7. D'autre part, aux termes de l'article R. 322-7 du code de l'environnement : " Le domaine propre du conservatoire, mentionné à l'article L. 322-3, est constitué des terrains dont il est devenu propriétaire et qu'il décide de conserver et de classer afin d'assurer la sauvegarde du littoral, le respect des sites naturels et l'équilibre écologique. / Le conseil d'administration du conservatoire classe dans son domaine propre, mentionné à l'article L. 322-9, les biens immobiliers qui lui appartiennent lorsqu'ils constituent un ensemble permettant l'établissement d'un plan de gestion conformément à l'article R. 322-13. Il procède dans les meilleurs délais à la cession des immeubles qui n'ont pas vocation à être classés dans son domaine propre. ". L'article R. 322-10 du code précité dispose que : " La gestion du domaine relevant du conservatoire de l'espace littoral et des rivages lacustres est réalisée dans les conditions prévues aux articles L. 322-9 (...) ". Selon le dernier alinéa de l'article R. 322-11du même code : " Les conventions d'usage mentionnées à l'article L. 322-9 sont signées conjointement par le conservatoire et le gestionnaire.
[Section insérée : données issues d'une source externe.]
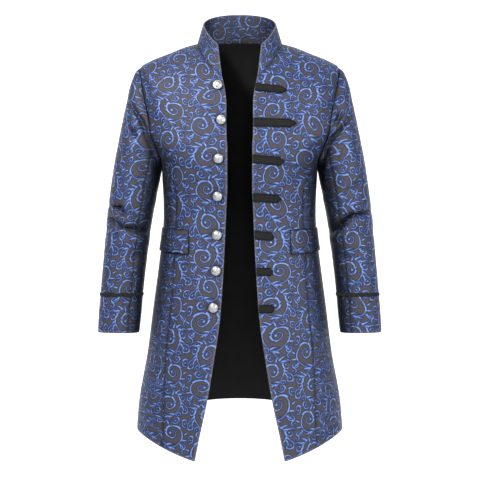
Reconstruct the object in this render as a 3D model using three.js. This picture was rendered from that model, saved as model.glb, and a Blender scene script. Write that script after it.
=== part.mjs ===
// Stand-collar frock coat, filled out as when worn, hanging open at the front.
// Millimetres, +Z up, the front faces -Y and the wearer's left is +X. The origin lies midway
// between the two points where the collar meets the shoulders.
//
// The body is one smooth form, given by the sections below. The panels are stretches of it between
// seams, and each sleeve is a fan of rings from its armhole to the cuff. Every cloth piece is a
// closed wall. Both sides of the coat come from the same tables, the right one mirrored.

import * as THREE from 'three';

// Cloth walls, seams and what lies on the cloth
const CLOTH = 2.0;
const COLLAR_CLOTH = 2.6;
const LINING_CLOTH = 1.2;
const SEAM_GAP = 0.3;
const LIFT = 0.35;
const LINING_LIFT = 0.5;

// Body sections. down: how far the side point lies below the origin; wide: half width;
// front, back: how far the centre front and back stand from the side line; frontDrop, backDrop:
// how much lower they lie than the side point; square: 2 is an ellipse, more is boxier.
const BODY = [
  { down: 0, wide: 97.6, front: 92, frontDrop: 90, back: 66, backDrop: -12, square: 2.3 },
  { down: 9, wide: 128, front: 98, frontDrop: 98, back: 76, backDrop: -4, square: 2.3 },
  { down: 23, wide: 162, front: 104, frontDrop: 108, back: 88, backDrop: 8, square: 2.3 },
  { down: 37, wide: 198, front: 109, frontDrop: 121, back: 98, backDrop: 22, square: 2.35 },
  { down: 55, wide: 227, front: 113, frontDrop: 138, back: 107, backDrop: 40, square: 2.4 },
  { down: 98, wide: 230, front: 119, frontDrop: 130, back: 118, backDrop: 40, square: 2.4 },
  { down: 173, wide: 227, front: 124, frontDrop: 94, back: 125, backDrop: 28, square: 2.4 },
  { down: 240, wide: 199, front: 124, frontDrop: 56, back: 122, backDrop: 16, square: 2.4 },
  { down: 265, wide: 185, front: 123, frontDrop: 42, back: 120, backDrop: 11, square: 2.4 },
  { down: 292, wide: 179, front: 121, frontDrop: 30, back: 117, backDrop: 7, square: 2.35 },
  { down: 322, wide: 177, front: 118, frontDrop: 18, back: 113, backDrop: 4, square: 2.3 },
  { down: 359, wide: 175, front: 115, frontDrop: 8, back: 108, backDrop: 1, square: 2.25 },
  { down: 396, wide: 174.5, front: 113, frontDrop: 1, back: 105, backDrop: 0, square: 2.25 },
  { down: 432, wide: 176.5, front: 115, frontDrop: 1, back: 106, backDrop: 0, square: 2.25 },
  { down: 488, wide: 183, front: 120, frontDrop: 4, back: 112, backDrop: -3, square: 2.25 },
  { down: 598, wide: 198, front: 132, frontDrop: 17, back: 126, backDrop: -16, square: 2.25 },
  { down: 708, wide: 212, front: 145, frontDrop: 33, back: 139, backDrop: -30, square: 2.25 },
  { down: 819, wide: 231, front: 159, frontDrop: 51, back: 152, backDrop: -43, square: 2.25 },
  { down: 883, wide: 236, front: 166, frontDrop: 60, back: 160, backDrop: -49, square: 2.25 },
];
const NECK_DOWN = 0;
const SHOULDER_DOWN = 55;
const UNDERARM_DOWN = 292;
const HEM_DOWN = 883;
// The front hem line is cut up to this much between the side and turn, from this row down
const HEM_LIFT = { high: 7, turn: 160, from: 700 };

// Front edge. low: height below the origin at the edge; half: half of the opening there.
const FRONT_EDGE = [
  { low: 78, half: 43.5 }, { low: 97, half: 36.6 }, { low: 119, half: 32 }, { low: 142, half: 29.8 },
  { low: 208, half: 29.5 }, { low: 240, half: 27.7 }, { low: 341, half: 27.6 }, { low: 363, half: 28.8 },
  { low: 440, half: 32 }, { low: 528, half: 36.4 }, { low: 626, half: 43.5 }, { low: 713, half: 56 },
  { low: 809, half: 72 }, { low: 887, half: 88.5 }, { low: 940, half: 99 },
];

// Side seams, as half widths: low is the height below the origin on the seam
const SIDE_FRONT_SEAM = [
  { low: 262, half: 168 }, { low: 300, half: 150 }, { low: 360, half: 141 }, { low: 480, half: 146 },
  { low: 590, half: 153 }, { low: 700, half: 165 }, { low: 890, half: 170 },
];
const SIDE_BACK_SEAM = [
  { low: 230, half: 172 }, { low: 300, half: 128 }, { low: 396, half: 108 }, { low: 500, half: 118 },
  { low: 700, half: 140 }, { low: 883, half: 156 },
];
const SEAM_EASE = 60;
const SIDE_SPREAD = 0.33;
const EDGE_DROP_SHARE = 0.95;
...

Elles peuvent avoir une durée supérieure à celle de la convention de gestion. Dans ce cas, le gestionnaire n'est lié au titulaire de la convention d'usage que jusqu'à l'échéance de la convention de gestion ". En outre, l'article R. 322-13 du code précité prévoit que, lorsque les immeubles relevant du Conservatoire constituent un site cohérent au regard des objectifs poursuivis, le Conservatoire élabore un plan de gestion qui définit les objectifs et les orientations selon lesquels ce site doit être géré. Par ailleurs, en vertu du 4° du II de l'article R. 322-26 du code précité, le conseil d'administration du Conservatoire délibère notamment sur le classement des immeubles dans le domaine propre de l'établissement.
8. Il résulte des dispositions mentionnées aux points 6 et 7, que l'incorporation au domaine public d'un terrain appartenant au Conservatoire de l'espace littoral et des espaces lacustres est subordonnée à l'intervention d'une délibération du conseil d'administration de l'établissement classant ce terrain dans son domaine propre. L'entrée en vigueur de cette décision de classement, qui ne constitue pas une décision réglementaire et ne présente pas davantage le caractère d'une décision administrative individuelle, est subordonnée, en l'absence de dispositions contraires, à l'accomplissement de formalités adéquates de publicité.
9. Par une délibération du 21 novembre 2013, le conseil d'administration du Conservatoire de l'espace littoral et des rivages lacustres a décidé de classer le domaine du mas de Taxil dans le domaine propre de l'établissement public. Il résulte de l'instruction que cette délibération a été mise en ligne à compter du 1er janvier 2017 sur le site internet du Conservatoire, dans la rubrique " Actes administratifs ", 2. Conseil d'administration (délibérations foncières et autres) ", dans des conditions garantissant la fiabilité et la date de la mise en ligne de cet acte. Cette mise en ligne doit être regardée comme une mesure de publicité suffisante permettant son entrée en vigueur à cette dernière date, alors même qu'elle n'aurait pas fait l'objet d'une notification à M. A.... Il en résulte que depuis le 1er janvier 2017, le domaine du mas de Taxil doit être regardé comme une dépendance du domaine public.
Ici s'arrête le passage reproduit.